During his recent tour, Mr. Jacobs discussed the establishment of these institutes with several foreign firms. All those consulted expressed interest and appreciation for the idea. IBM in the US expressed its willingness to collaborate with the Government of India for the establishment of one or more institutes.

Several questions remain to be resolved: The most important is regarding the willingness of European governments to issue business visas to Indian programmers representing Indian firms.
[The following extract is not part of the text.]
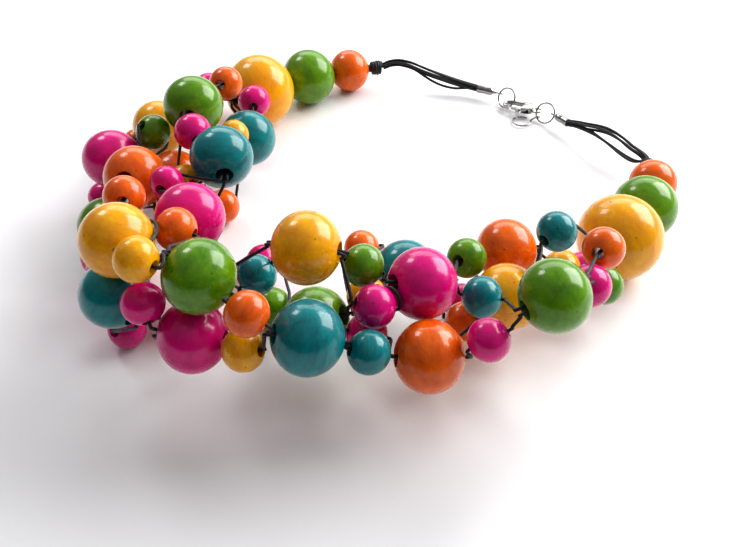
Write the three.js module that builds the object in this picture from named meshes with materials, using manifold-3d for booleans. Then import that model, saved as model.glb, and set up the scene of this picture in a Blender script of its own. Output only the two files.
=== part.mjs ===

Generally European companies believed that their governments will cooperate in view of the strategic economic importance to each country of continued growth of this industry.

So long as India is meeting a vital need of these countries which they are unable to meet by themselves, governments have everything to gain by offering cooperation and everything to lose by allowing themselves to fall behind the pace settling nations in this field, i.e. the USA and Japan. This subject should be explored further with the Governments of these countries to identify the most open markets for initial exploitation.